**TASK PROMPT:** Reproduce exactly the section that begins at the line containing "for thing in" and ends at the line containing "bpy.data.objects.remove(obj)", both lines included; omit all other lines.

>> Start DATASET RECORDS

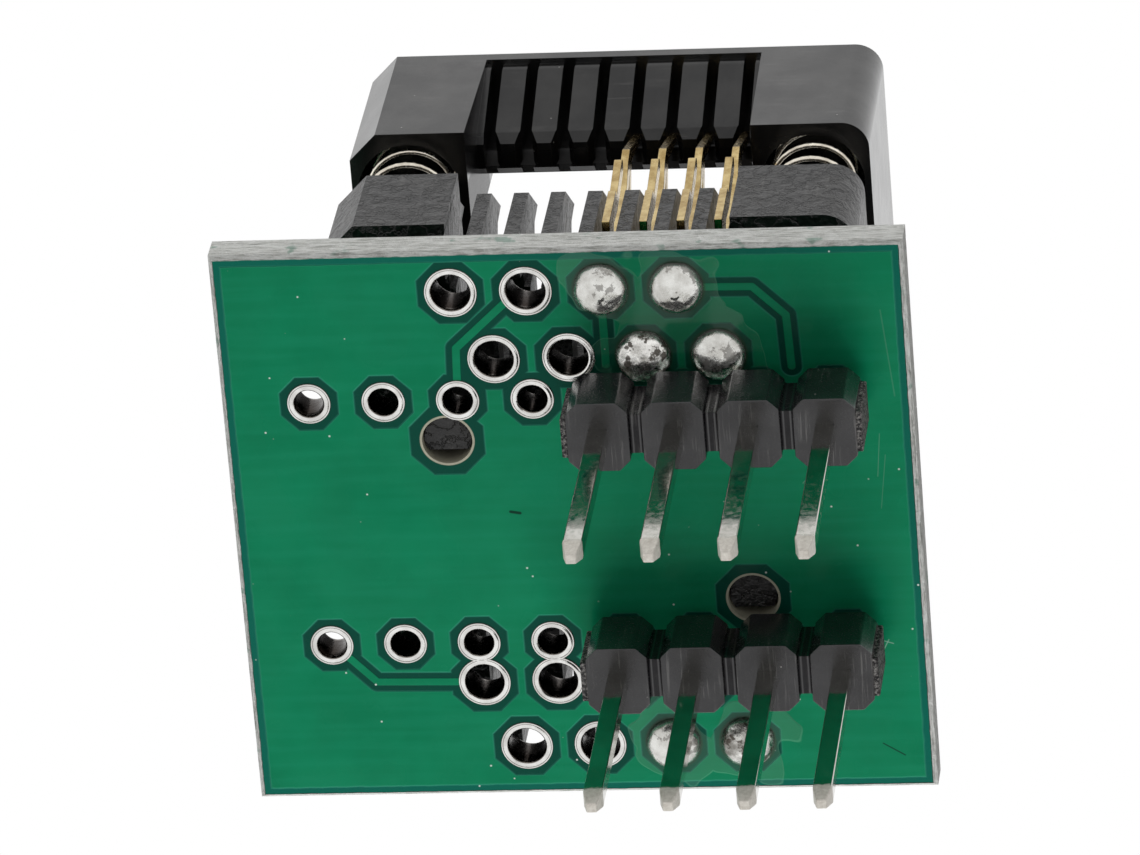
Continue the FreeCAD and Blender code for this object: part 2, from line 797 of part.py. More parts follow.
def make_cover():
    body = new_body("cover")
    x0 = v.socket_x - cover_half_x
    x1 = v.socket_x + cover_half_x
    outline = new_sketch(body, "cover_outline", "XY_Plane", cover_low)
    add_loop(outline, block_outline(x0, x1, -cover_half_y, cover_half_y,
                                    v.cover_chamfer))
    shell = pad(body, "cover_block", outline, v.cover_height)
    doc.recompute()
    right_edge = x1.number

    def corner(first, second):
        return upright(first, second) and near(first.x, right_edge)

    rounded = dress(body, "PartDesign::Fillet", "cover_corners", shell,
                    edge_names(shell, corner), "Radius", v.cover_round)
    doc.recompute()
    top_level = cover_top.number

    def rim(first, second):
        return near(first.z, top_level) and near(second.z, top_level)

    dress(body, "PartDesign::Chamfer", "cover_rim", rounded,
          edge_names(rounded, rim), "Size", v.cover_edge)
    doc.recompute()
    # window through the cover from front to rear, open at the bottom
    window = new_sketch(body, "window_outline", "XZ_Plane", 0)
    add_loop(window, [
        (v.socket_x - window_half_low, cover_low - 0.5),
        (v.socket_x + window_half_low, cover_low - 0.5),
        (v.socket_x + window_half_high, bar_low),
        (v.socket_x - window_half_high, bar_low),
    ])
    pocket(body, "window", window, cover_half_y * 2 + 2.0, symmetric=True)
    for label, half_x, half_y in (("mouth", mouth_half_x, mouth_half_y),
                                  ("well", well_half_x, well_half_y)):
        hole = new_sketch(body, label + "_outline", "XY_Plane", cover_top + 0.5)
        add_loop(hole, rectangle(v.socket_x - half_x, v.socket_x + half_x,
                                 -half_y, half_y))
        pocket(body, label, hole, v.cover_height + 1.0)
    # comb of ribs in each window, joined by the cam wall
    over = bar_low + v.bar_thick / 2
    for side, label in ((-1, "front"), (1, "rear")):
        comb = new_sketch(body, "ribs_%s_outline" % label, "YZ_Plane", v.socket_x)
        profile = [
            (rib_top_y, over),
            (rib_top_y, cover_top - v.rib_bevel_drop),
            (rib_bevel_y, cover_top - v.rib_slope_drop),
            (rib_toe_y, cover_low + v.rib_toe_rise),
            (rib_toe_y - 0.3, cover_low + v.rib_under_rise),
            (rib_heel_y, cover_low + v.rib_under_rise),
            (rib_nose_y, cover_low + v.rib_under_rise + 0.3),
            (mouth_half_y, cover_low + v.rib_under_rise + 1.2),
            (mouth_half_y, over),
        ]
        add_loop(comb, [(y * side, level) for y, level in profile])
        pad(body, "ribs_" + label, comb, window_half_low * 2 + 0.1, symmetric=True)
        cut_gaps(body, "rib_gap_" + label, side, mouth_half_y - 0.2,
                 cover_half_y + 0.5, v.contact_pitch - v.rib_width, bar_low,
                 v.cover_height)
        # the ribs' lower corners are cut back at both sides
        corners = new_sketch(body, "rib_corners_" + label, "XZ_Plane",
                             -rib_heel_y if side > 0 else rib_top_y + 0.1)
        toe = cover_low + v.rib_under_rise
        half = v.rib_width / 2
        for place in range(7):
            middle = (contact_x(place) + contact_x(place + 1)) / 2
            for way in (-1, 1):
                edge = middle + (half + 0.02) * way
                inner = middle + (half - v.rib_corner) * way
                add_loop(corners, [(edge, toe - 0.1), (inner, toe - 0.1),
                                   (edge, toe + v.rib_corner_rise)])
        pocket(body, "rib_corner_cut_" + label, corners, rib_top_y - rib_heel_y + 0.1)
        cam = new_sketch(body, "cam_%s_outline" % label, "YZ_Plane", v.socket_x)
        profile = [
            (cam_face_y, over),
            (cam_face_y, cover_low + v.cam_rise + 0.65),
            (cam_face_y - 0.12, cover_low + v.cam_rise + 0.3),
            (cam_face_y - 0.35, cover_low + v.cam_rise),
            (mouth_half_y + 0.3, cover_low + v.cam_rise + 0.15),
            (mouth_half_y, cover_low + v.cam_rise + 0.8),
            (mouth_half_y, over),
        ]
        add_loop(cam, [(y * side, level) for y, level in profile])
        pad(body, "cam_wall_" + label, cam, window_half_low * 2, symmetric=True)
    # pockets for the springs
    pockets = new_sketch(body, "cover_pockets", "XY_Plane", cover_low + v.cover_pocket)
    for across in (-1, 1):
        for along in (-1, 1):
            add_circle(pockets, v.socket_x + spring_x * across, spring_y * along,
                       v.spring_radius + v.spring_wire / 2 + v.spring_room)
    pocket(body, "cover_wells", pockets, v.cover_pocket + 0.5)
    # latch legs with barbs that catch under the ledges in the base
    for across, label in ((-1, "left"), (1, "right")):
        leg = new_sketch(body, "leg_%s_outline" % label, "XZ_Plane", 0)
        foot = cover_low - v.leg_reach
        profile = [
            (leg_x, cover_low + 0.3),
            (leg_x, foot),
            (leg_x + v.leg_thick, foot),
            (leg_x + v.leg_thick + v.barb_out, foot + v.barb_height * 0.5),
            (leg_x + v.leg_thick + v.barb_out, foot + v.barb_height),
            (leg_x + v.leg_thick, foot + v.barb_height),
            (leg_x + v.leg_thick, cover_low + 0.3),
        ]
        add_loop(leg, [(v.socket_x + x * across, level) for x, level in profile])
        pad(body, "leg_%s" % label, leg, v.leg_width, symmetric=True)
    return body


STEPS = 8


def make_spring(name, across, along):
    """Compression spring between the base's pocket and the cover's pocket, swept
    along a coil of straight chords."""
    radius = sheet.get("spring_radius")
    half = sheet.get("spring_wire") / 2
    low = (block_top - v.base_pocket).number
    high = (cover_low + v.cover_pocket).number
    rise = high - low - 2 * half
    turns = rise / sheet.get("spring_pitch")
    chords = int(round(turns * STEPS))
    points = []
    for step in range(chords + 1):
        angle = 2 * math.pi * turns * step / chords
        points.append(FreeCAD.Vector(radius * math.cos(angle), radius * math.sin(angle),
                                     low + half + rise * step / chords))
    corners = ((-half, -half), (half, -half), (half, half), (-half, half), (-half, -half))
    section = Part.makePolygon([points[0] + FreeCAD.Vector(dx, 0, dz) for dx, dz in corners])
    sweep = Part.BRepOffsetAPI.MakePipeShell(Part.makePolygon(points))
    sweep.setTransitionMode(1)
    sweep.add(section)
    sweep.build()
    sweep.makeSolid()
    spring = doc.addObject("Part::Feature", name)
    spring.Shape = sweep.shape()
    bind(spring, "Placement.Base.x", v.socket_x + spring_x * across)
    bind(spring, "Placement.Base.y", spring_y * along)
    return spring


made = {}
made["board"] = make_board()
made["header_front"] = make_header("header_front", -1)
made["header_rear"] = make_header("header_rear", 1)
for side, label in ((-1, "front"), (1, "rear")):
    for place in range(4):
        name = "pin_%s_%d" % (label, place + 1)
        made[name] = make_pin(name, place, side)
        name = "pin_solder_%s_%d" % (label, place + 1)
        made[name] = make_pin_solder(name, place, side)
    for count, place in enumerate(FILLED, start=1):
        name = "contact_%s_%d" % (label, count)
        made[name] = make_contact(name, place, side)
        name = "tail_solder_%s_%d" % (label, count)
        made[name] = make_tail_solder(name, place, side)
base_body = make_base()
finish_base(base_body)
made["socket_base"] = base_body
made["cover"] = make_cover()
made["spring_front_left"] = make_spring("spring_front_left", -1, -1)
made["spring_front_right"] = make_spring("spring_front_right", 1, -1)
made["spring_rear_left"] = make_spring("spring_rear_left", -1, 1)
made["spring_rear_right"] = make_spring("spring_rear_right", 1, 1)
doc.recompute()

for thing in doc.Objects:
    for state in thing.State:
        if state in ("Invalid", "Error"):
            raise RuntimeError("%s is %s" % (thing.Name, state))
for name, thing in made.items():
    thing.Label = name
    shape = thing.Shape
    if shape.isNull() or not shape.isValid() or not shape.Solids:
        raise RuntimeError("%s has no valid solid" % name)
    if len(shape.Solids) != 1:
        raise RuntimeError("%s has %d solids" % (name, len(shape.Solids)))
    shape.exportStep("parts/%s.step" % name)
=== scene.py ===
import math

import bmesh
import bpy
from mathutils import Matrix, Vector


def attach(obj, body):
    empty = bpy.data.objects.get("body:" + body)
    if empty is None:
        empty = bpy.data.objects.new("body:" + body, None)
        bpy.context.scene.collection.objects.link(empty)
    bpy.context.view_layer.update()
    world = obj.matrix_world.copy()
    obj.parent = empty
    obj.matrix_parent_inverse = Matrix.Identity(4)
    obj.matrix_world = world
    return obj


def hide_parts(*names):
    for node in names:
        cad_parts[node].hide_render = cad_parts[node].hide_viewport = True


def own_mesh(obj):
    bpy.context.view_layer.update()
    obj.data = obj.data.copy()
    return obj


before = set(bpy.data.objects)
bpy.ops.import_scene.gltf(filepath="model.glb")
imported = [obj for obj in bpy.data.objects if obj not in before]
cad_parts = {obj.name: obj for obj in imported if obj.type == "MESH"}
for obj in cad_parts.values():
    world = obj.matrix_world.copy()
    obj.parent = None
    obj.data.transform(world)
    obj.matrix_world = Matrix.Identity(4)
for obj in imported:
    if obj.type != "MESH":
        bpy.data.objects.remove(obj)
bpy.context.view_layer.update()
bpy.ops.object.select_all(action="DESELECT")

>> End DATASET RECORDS
>> Start DATASET RECORDS

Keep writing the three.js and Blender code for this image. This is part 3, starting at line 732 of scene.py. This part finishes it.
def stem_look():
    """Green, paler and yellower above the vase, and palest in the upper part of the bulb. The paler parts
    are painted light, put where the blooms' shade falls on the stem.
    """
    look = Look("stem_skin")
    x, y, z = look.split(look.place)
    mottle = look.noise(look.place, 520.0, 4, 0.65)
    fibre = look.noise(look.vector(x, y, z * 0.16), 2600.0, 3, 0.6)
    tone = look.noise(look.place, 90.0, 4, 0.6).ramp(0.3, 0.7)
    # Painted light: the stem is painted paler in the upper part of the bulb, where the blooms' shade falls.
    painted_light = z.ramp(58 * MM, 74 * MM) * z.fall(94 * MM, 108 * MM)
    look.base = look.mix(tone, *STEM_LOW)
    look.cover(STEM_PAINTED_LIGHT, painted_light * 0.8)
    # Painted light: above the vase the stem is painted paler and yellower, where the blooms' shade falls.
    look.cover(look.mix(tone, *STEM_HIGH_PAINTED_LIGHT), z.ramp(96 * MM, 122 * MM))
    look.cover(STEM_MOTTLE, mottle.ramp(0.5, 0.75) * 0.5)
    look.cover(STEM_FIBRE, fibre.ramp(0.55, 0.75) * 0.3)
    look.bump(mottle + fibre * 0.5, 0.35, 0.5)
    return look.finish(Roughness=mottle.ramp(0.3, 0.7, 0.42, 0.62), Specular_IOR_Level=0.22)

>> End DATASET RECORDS

**REPLY:**
for thing in doc.Objects:
    for state in thing.State:
        if state in ("Invalid", "Error"):
            raise RuntimeError("%s is %s" % (thing.Name, state))
for name, thing in made.items():
    thing.Label = name
    shape = thing.Shape
    if shape.isNull() or not shape.isValid() or not shape.Solids:
        raise RuntimeError("%s has no valid solid" % name)
    if len(shape.Solids) != 1:
        raise RuntimeError("%s has %d solids" % (name, len(shape.Solids)))
    shape.exportStep("parts/%s.step" % name)
=== scene.py ===
import math

import bmesh
import bpy
from mathutils import Matrix, Vector


def attach(obj, body):
    empty = bpy.data.objects.get("body:" + body)
    if empty is None:
        empty = bpy.data.objects.new("body:" + body, None)
        bpy.context.scene.collection.objects.link(empty)
    bpy.context.view_layer.update()
    world = obj.matrix_world.copy()
    obj.parent = empty
    obj.matrix_parent_inverse = Matrix.Identity(4)
    obj.matrix_world = world
    return obj


def hide_parts(*names):
    for node in names:
        cad_parts[node].hide_render = cad_parts[node].hide_viewport = True


def own_mesh(obj):
    bpy.context.view_layer.update()
    obj.data = obj.data.copy()
    return obj


before = set(bpy.data.objects)
bpy.ops.import_scene.gltf(filepath="model.glb")
imported = [obj for obj in bpy.data.objects if obj not in before]
cad_parts = {obj.name: obj for obj in imported if obj.type == "MESH"}
for obj in cad_parts.values():
    world = obj.matrix_world.copy()
    obj.parent = None
    obj.data.transform(world)
    obj.matrix_world = Matrix.Identity(4)
for obj in imported:
    if obj.type != "MESH":
        bpy.data.objects.remove(obj)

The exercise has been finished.